For Breus, the most engaging aspect of the conference was the vast number and variety of breakout sessions to attend. Selecting a breakout session on ESG and impact investing, she learned from industry professionals about how to evaluate companies through a green lens.
“The session provided me with a deeper understanding of the growing importance of environmental, social, and governance factors in today’s world,” she says.
Passing It On
Now that they’ve left behind the bright lights of Las Vegas and returned home, Yu and Breus are determined to pay it forward and share all that they learned through the Huston Scholars experience with their McIntire peers, fellow CAV Angels, VVF members, and professional colleagues.
Breus, who is interning at Oaktree Capital Management this summer, says the ACA Summit reinforced the idea that anyone can be a founder or investor, and the future of investing will be shaped by diverse perspectives.

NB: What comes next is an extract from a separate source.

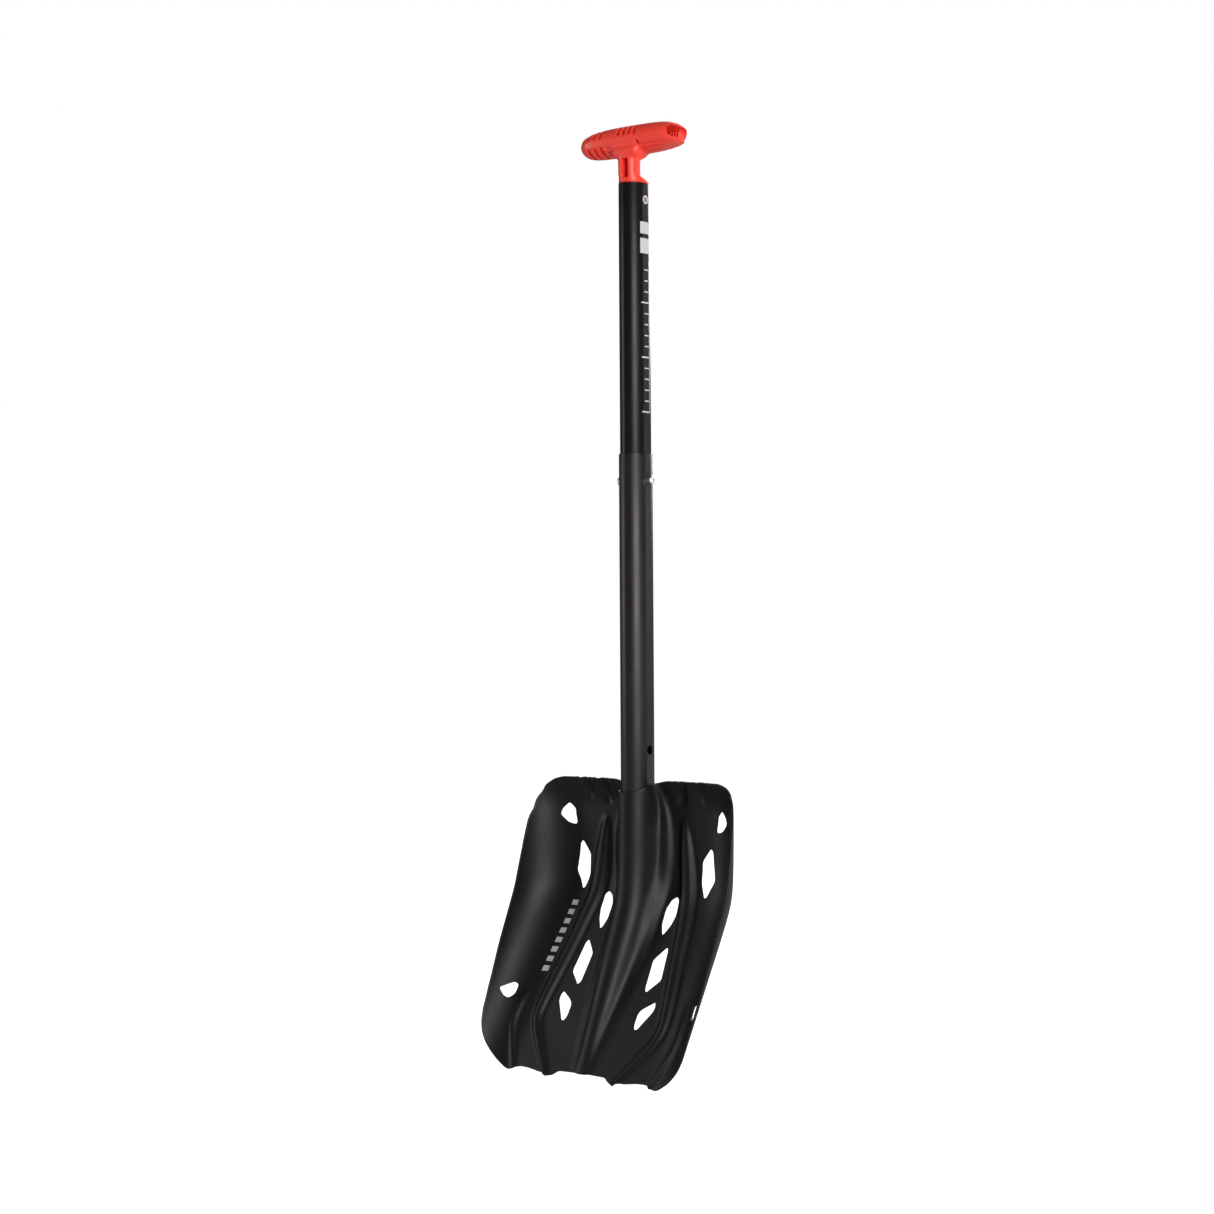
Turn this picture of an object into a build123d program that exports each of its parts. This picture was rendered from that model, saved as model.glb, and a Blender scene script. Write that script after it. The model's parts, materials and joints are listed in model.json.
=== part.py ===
"""Avalanche shovel: hollow T grip, telescoping oval shaft with snap buttons and a scooped
sheet blade held in a socket by a lock button.

Millimetres, +Z up along the shaft, the scoop faces -Y, +X is to the right seen from the
front, and the origin is the middle of the T grip.
"""

from build123d import *
import math
import os

os.makedirs("parts", exist_ok=True)

# ---- shaft ----
UPPER_A, UPPER_B = 13.0, 16.5        # half width and half depth of the upper oval tube
LOWER_A, LOWER_B = 14.2, 17.7        # the same for the lower tube
UPPER_WALL, LOWER_WALL = 1.2, 1.1
UPPER_TOP, UPPER_END = -40.5, -334.0
LOWER_TOP, LOWER_END = -288.2, -672.0
TRAVEL = 247.0                       # telescoping travel between the two hole pairs
SNAP_Z = -312.5                      # snap buttons, shaft extended
LOCK_Z = -628.0                      # blade lock button
HOLE_R = 4.1
BUTTON_R = 3.95
RIVET_Z, RIVET_R = -55.6, 4.0

# ---- grip ----
GRIP_L, GRIP_D, GRIP_H = 110.0, 36.0, 27.0
STEM_A, STEM_FRONT, STEM_BACK = 12.6, -16.4, 4.6

# ---- blade ----
SHEET = 2.0
PANEL_Y, BEND_Z, BEND_W, LIFT = 12.5, -690.0, 14.0, 0.66
BLADE_TOP, BLADE_END = -588.0, -842.0
SOCKET_A, SOCKET_B = 16.5, 20.0      # outside of the socket half shell


def smooth(x: float, lo: float, hi: float) -> float:
    """Ease from 0 at lo to 1 at hi."""
    t = min(1.0, max(0.0, (x - lo) / (hi - lo)))
    return t * t * (3 - 2 * t)


def blend(a: float, b: float, c: float) -> float:
    """The lower of two values with the corner between them rounded."""
    return (a + b - math.hypot(a - b, c)) / 2


def along(z: float, table: list) -> float:
    """A value eased between stations of falling z."""
    if z >= table[0][0]:
        return table[0][1]
    for (z0, v0), (z1, v1) in zip(table, table[1:]):
        if z >= z1:
            return v0 + (v1 - v0) * smooth(z0 - z, 0, z0 - z1)
    return table[-1][1]


def panel(z: float) -> float:
    """Depth of the flat of the blade: straight, then lifted forward."""
    s = BEND_Z - z
    return PANEL_Y - LIFT * (s + math.hypot(s, BEND_W)) / 2


def ridge_line(z: float, skin: float) -> list:
    """Socket ridge across one station, from its left foot over the crest to its right foot.

    skin 0 gives the front face and a sheet thickness gives the hollow behind it.
    """
    high = along(z, [(-684, 1.0), (-740, 0.72), (-800, 0.34), (-846, 0.06)])
    wide = along(z, [(-684, 1.0), (-740, 0.86), (-800, 0.55), (-846, 0.34)])
    a, b = SOCKET_A - skin, SOCKET_B - skin
    points = []
    for i in range(9):
        t = math.radians(-72 + 18 * i)
        points.append((a * math.sin(t), -b * math.cos(t)))
    foot = 19.5 - skin
    points = [(-foot, PANEL_Y)] + points + [(foot, PANEL_Y)]
    return [(x * wide, panel(z) + skin * (1 - high) - high * (PANEL_Y - y)) for x, y in points]


RIB_CENTRE = [(-622, 44), (-660, 48.5), (-717, 56.5), (-766, 65), (-796, 69), (-846, 39)]
RIB_HALF = [(-622, 3), (-645, 8.5), (-742, 8.5), (-790, 7), (-815, 5), (-846, 4)]
RIB_HIGH = [(-622, 0.4), (-640, 4.2), (-742, 4.2), (-800, 3.2), (-846, 1.5)]


def wall_radius(z: float) -> float:
    return 46.0 + 1.0 * smooth(-z, 740, 840)


def wall_start(z: float) -> float:
    return 71.0 + 1.5 * smooth(-z, 690, 840)


def wall_height(z: float) -> float:
    """How far the side wall stands forward of the flat at the free edge."""
    return along(z, [(-600, 27), (-645, 35), (-692, 43), (-770, 32), (-804, 26.5), (-850, 23)])


def wall_point(z: float, side: int, part: float, skin: float) -> tuple:
    """A point on the side wall arc, part 0 at the flat and 1 at the free edge."""
    radius = wall_radius(z)
    a = part * math.acos(1 - wall_height(z) / radius)
    x = wall_start(z) + (radius + skin) * math.sin(a)
    return (side * x, panel(z) - radius + (radius + skin) * math.cos(a))


def outline() -> list:
    """Half outline of the blade seen from the front, as (x, z) from the mouth round to the tip."""
    top = [(0, -597.5), (9, -597), (14.5, -592), (18.5, -595.5), (23, -588)]
    side = [(84, -588), (95, -590.2), (104, -597), (109.5, -607), (112.5, -621), (124, -622)]
    foot = [(124, -808), (113, -811), (110.4, -818), (107, -825), (102, -832), (95, -839.5)]
    edge = [(83, -847), (77, -845), (68, -842.8), (36, -846.8), (32, -846.4), (26, -842), (0, -842)]
    return top + side + foot + edge


HOLES = {
    "corner_top": [(86, -612.5), (80, -620), (79.5, -632.5), (88, -631), (95.5, -623.5), (93.5, -618)],
    "outer": [(73.5, -648), (77.5, -653), (78, -677), (69, -692), (63.5, -682), (63.3, -661)],
    "inner_top": [(38.5, -692.5), (43, -708), (42.5, -714.5), (36, -725.5), (31.2, -719), (30.5, -703)],
    "inner_mid": [(45, -734.5), (50.3, -762), (38, -773), (34, -746)],
    "inner_low": [(52.5, -779), (53.5, -787), (42, -803), (37.3, -801), (37.3, -789.5)],
    "corner_low": [(108, -779), (99.5, -774.7), (96, -778), (96, -785), (100, -788.5), (104, -786)],
}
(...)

“I also hope that I can use what I learned from the conference to help support second-years in VVF during the summer internship recruitment process, screen companies from a new angle with CAV Angels, and have a unique perspective in my finance courses at McIntire,” she says.
Yu also intends to apply what she’s learned to the training and mentorship of VVF’s underclassmen members. She hopes to use her experience to incorporate new material in the member training and further improve the investment process for VVF’s investment arm, the Impact Fund.
“The ACA Summit was a great example of seeking learning opportunities beyond the McIntire classroom,” she says. “It’s more than learning. It’s application. It’s very inspiring to be sitting in the same room with investors who have more years of wisdom than I’ve been alive. The experience makes me realize how large the learning curve is ahead of me, and I’m taking the first step at McIntire.”